### [TO BE DONE]
Among the lines below, keep only those from the one containing "for (const [name, leaf]" through the one containing "bpy.data.objects.remove(obj)", and reproduce them exactly.

### [EXERCISE MATERIAL]
***

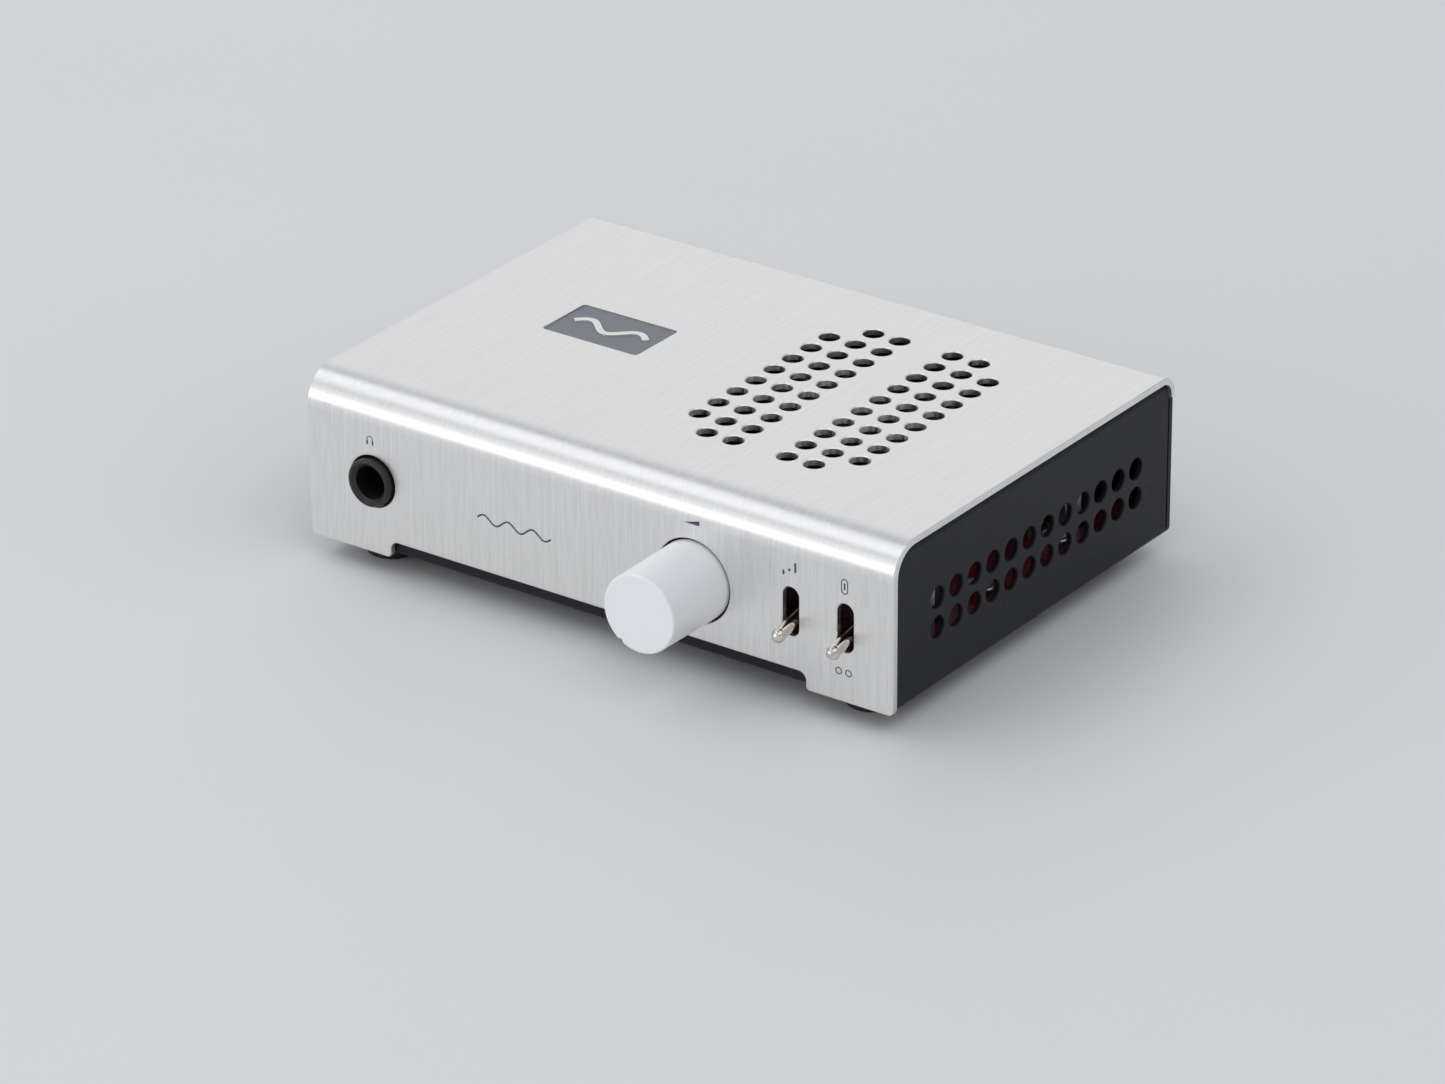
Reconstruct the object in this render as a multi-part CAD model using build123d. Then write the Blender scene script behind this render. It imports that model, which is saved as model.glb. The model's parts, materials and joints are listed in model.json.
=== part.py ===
from build123d import *
import os
from math import atan2, cos, pi, radians, sin, sqrt

# Desktop headphone amplifier: a bent aluminium cover over a folded steel chassis,
# one main board, a volume knob, two front toggles, a rear power toggle and rear sockets.
# Frame: +X to the right seen from the front, +Y to the back, +Z up, Z = 0 at the table,
# X = Y = 0 at the middle of everything that sticks out. All sizes are in millimetres.
# Cutters run 1 mm past the faces that they open.

# ---- overall sizes
case_width = 127.0
case_depth = 88.9
case_height = 31.75
foot_height = 4.05
knob_reach = 15.8            # knob face ahead of the front panel
phono_reach = 9.5            # phono barrels behind the rear panel

# ---- top cover (aluminium)
cover_sheet = 1.2
front_bend = 6.35
rear_bend = 4.0
rear_lip = 4.5
panel_corner = 1.2
cover_edge = 0.15
recess_half_width = 45.3
recess_height = 3.25
recess_inner_radius = 1.6
recess_outer_radius = 0.8

# ---- chassis (steel)
steel_sheet = 1.0
steel_bend = 1.2
side_inset = 0.5             # steel side behind the cover's edge
cover_gap = 0.5              # steel under the cover's sheet
panel_gap = 0.35             # steel behind the front panel
top_flange = 5.5
front_flange = 5.4
slit = 0.4

# ---- vents
vent_pitch = 5.715
vent_radius = 1.93
side_vent_radius = 2.05
vent_bevel = 0.18
top_vent_columns = [-3, -2, -1, 1, 2, 3]
top_vent_front = 18.4
top_vent_rear = 14.9
side_vent_front = 14.2
side_vent_rear = 11.0
side_vent_low = 11.35        # lower row above the chassis floor's underside

# ---- badge recess in the top
badge_length = 21.2
badge_width = 13.0
badge_left = 22.85           # from the cover's left edge
badge_front = 39.5
badge_depth = 0.3
badge_line = 1.3
badge_corner = 0.8
wave_height = 3.4

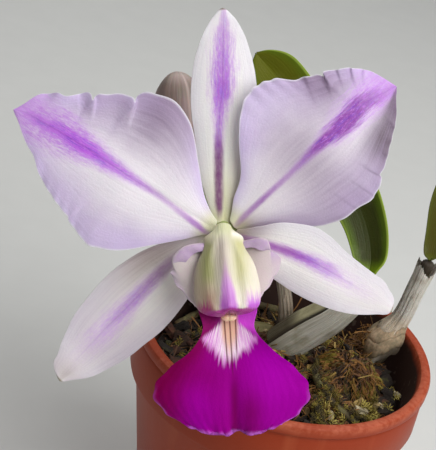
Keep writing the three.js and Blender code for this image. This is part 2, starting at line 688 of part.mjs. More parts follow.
function makeColumn() {
  const halfWidth = along(column.halfWidth);
  const halfDepth = along(column.halfDepth);
  const section = (t, angle) => {
    const ridge = 1 + 0.12 * Math.exp(-((Math.cos(angle) / 0.35) ** 2)) * t;
    return [halfWidth(t) * Math.cos(angle), halfDepth(t) * Math.sin(angle) * ridge];
  };
  const body = loft(column.line, [1, 0, 0], section, column.sides, column.rings);
  const ball = ({ at, size }, grow) => {
    const shape = new THREE.SphereGeometry(1, 10, 7);
    return shape.scale(...size.map((x) => x + grow)).translate(...at);
  };
  const cutters = [ball(column.notch, 0), ball(column.cap, gap)].map(solidOf);
  place("column", carved(body, cutters), colours.column, 0.45, bloomFrame);
  place("anther_cap", ball(column.cap, 0), colours.anther, 0.5, bloomFrame);
}

// ---- Putting it together ----

makePot();
const rhizomeCutter = makeRhizome();
const bulbCutters = Object.entries(bulbs).map(([name, bulb]) => makeBulb(name, bulb, rhizomeCutter));
const rootCutters = Object.entries(roots).map(([name, root]) => makeRoot(name, root, [rhizomeCutter, ...bulbCutters]));
for (const [name, bulb] of Object.entries(bulbs)) makeSheath(name, bulb, [rhizomeCutter, ...rootCutters]);
makeCollar("right", bulbs.right, [rhizomeCutter, ...rootCutters]);
for (const [name, leaf] of Object.entries(leaves)) makeLeaf(name, leaf, bulbCutters);
const stemCutter = makeFlowerStem(rhizomeCutter);
makeMix([rhizomeCutter, stemCutter, ...sheathedCutters, ...rootCutters]);
makeBud();
for (const [name, tepal] of Object.entries(tepals)) makeTepal(name, tepal);
makeLip();
makeColumn();
group.add(bloomFrame);

export default group;
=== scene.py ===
import math

import bpy
import numpy as np
from mathutils import Matrix, Vector


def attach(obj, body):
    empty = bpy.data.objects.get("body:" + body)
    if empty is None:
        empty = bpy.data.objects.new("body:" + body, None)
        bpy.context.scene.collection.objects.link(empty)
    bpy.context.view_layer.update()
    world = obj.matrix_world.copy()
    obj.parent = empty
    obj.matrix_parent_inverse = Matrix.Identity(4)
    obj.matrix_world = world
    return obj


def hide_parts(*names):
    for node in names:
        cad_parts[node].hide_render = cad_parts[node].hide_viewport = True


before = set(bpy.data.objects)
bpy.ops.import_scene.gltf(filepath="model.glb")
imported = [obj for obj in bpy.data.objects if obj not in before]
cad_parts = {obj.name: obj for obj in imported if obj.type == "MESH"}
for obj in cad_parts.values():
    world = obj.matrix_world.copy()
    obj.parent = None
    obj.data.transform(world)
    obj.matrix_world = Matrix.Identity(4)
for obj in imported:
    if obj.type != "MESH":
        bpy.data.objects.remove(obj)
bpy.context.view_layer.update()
bpy.ops.object.select_all(action="DESELECT")

mm = 0.001  # the plant is worked out in millimetres and placed in metres
random = np.random.RandomState(7)
lattice = np.random.RandomState(3).rand(32, 32, 32) * 2 - 1


# Numbers and lines that the shapes are worked out from

def ease(x, low, high):
    s = np.clip((x - low) / (high - low), 0, 1)
    return s * s * (3 - 2 * s)


def hill(x, middle, width):
    return np.exp(-(((x - middle) / width) ** 2))


def unit(rows):
    return rows / np.maximum(np.linalg.norm(rows, axis=1), 1e-9)[:, None]


def stack(*columns):
    return np.stack(np.broadcast_arrays(*columns), axis=1).astype(float)


def lumps(points, size):
    # smooth random values from -1 to 1 in space, with lumps of this size
    at = np.asarray(points, float) / size
    cell = np.floor(at).astype(int)
    part = at - cell
    part = part * part * (3 - 2 * part)
    total = np.zeros(len(at))
    for corner in range(8):
        step = np.array([corner & 1, corner >> 1 & 1, corner >> 2])
        weight = np.prod(np.where(step, part, 1 - part), axis=1)
        where = (cell + step) % 32
        total += weight * lattice[where[:, 0], where[:, 1], where[:, 2]]
    return total


def between(here, there, slopeIn, slopeOut, f):
    # smoothly from one value to the next, leaving and reaching them with these slopes
    d = there - here
    bend = 3 * d - 2 * slopeIn - slopeOut + f * (slopeIn + slopeOut - 2 * d)
    return here + f * (slopeIn + f * bend)


def along(values):
    # a smooth function of t, from 0 to 1, through equally spaced values
    values = np.array(values, float)
    last = len(values) - 1

    def at(t):
        place = np.clip(t, 0, 1) * last
        i = np.minimum(place.astype(int), last - 1)
        f = place - i
        before, here, there, after = (values[np.clip(i + k, 0, last)] for k in (-1, 0, 1, 2))
        return between(here, there, (there - before) / 2, (after - here) / 2, f)

    return at


def curveThrough(points):
    # a smooth line through the points, bending evenly whatever their spacing
    knots = np.array(points, float)
    padded = np.vstack([2 * knots[0] - knots[1], knots, 2 * knots[-1] - knots[-2]])
    spans = np.sqrt(np.linalg.norm(np.diff(padded, axis=0), axis=1))

    def at(t):
        place = np.clip(t, 0, 1) * (len(knots) - 1)
        i = np.minimum(place.astype(int), len(knots) - 2)
        f = (place - i)[:, None]
        p0, p1, p2, p3 = (padded[i + k] for k in range(4))
        d0, d1, d2 = (spans[i + k][:, None] for k in range(3))
        slopeIn = ((p1 - p0) / d0 - (p2 - p0) / (d0 + d1) + (p2 - p1) / d1) * d1
        slopeOut = ((p2 - p1) / d1 - (p3 - p1) / (d1 + d2) + (p3 - p2) / d2) * d1
        return between(p1, p2, slopeIn, slopeOut, f)

    return at


def beside(curve, t, side, aside, out):
    # places near a line: so far aside, in the direction of side, and so far out, square to that
    step = 1e-4
    run = unit(curve(np.minimum(t + step, 1)) - curve(np.maximum(t - step, 0)))
    side = np.array(side, float)
    across = unit(side - run * (run @ side)[:, None])
    return curve(t) + across * aside[:, None] + np.cross(run, across) * out[:, None]


def lengthOf(points):
    return float(np.linalg.norm(np.diff(np.array(points, float), axis=0), axis=1).sum())


# Modelling: a grid primitive is rolled or bent to its place, closed up, and smoothed

def selectOnly(*pieces):
    bpy.ops.object.select_all(action="DESELECT")
    for piece in pieces:
        piece.select_set(True)
    bpy.context.view_layer.objects.active = pieces[0]


def markPoints(mesh, name, values):
    attribute = mesh.attributes.new(name, "FLOAT_VECTOR", "POINT")
    attribute.data.foreach_set("vector", np.asarray(values, np.float32).ravel())


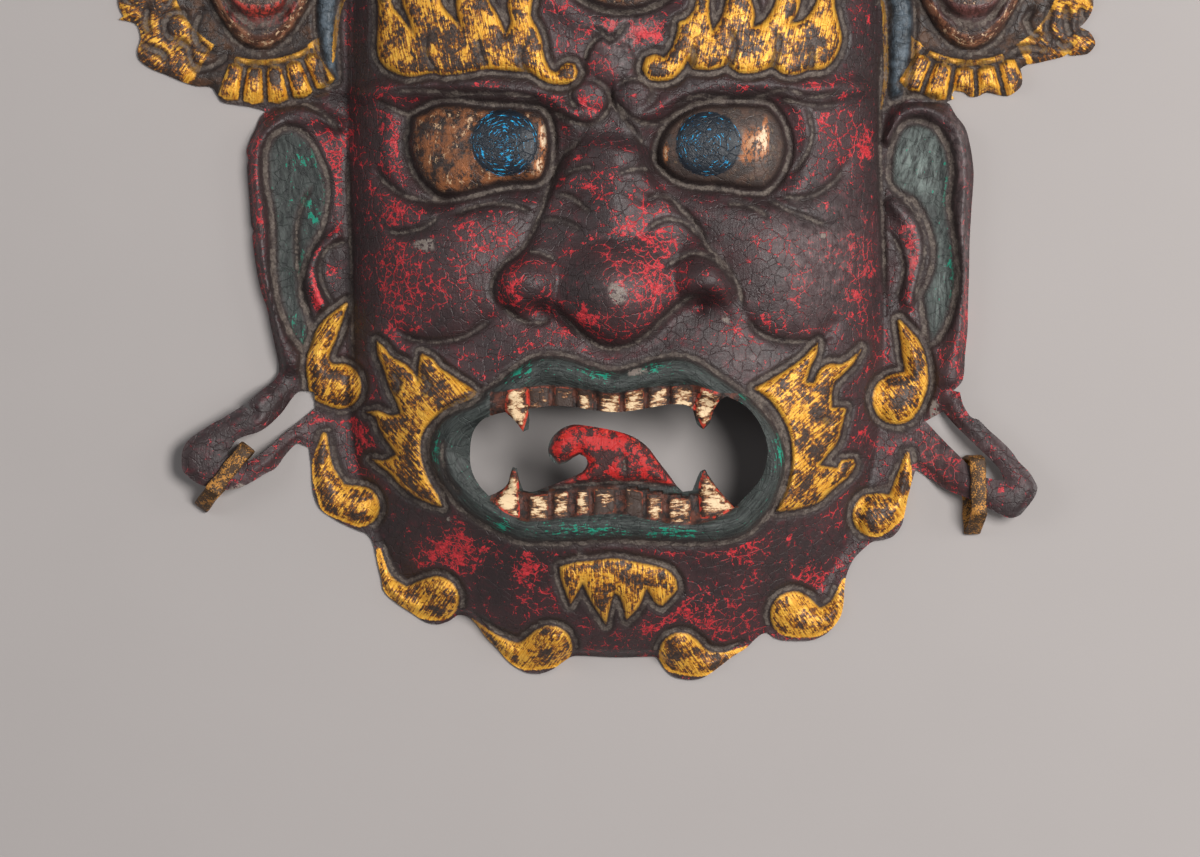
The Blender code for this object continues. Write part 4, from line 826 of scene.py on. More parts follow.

***

### [EXPECTED ANSWER]
for (const [name, leaf] of Object.entries(leaves)) makeLeaf(name, leaf, bulbCutters);
const stemCutter = makeFlowerStem(rhizomeCutter);
makeMix([rhizomeCutter, stemCutter, ...sheathedCutters, ...rootCutters]);
makeBud();
for (const [name, tepal] of Object.entries(tepals)) makeTepal(name, tepal);
makeLip();
makeColumn();
group.add(bloomFrame);

export default group;
=== scene.py ===
import math

import bpy
import numpy as np
from mathutils import Matrix, Vector


def attach(obj, body):
    empty = bpy.data.objects.get("body:" + body)
    if empty is None:
        empty = bpy.data.objects.new("body:" + body, None)
        bpy.context.scene.collection.objects.link(empty)
    bpy.context.view_layer.update()
    world = obj.matrix_world.copy()
    obj.parent = empty
    obj.matrix_parent_inverse = Matrix.Identity(4)
    obj.matrix_world = world
    return obj


def hide_parts(*names):
    for node in names:
        cad_parts[node].hide_render = cad_parts[node].hide_viewport = True


before = set(bpy.data.objects)
bpy.ops.import_scene.gltf(filepath="model.glb")
imported = [obj for obj in bpy.data.objects if obj not in before]
cad_parts = {obj.name: obj for obj in imported if obj.type == "MESH"}
for obj in cad_parts.values():
    world = obj.matrix_world.copy()
    obj.parent = None
    obj.data.transform(world)
    obj.matrix_world = Matrix.Identity(4)
for obj in imported:
    if obj.type != "MESH":
        bpy.data.objects.remove(obj)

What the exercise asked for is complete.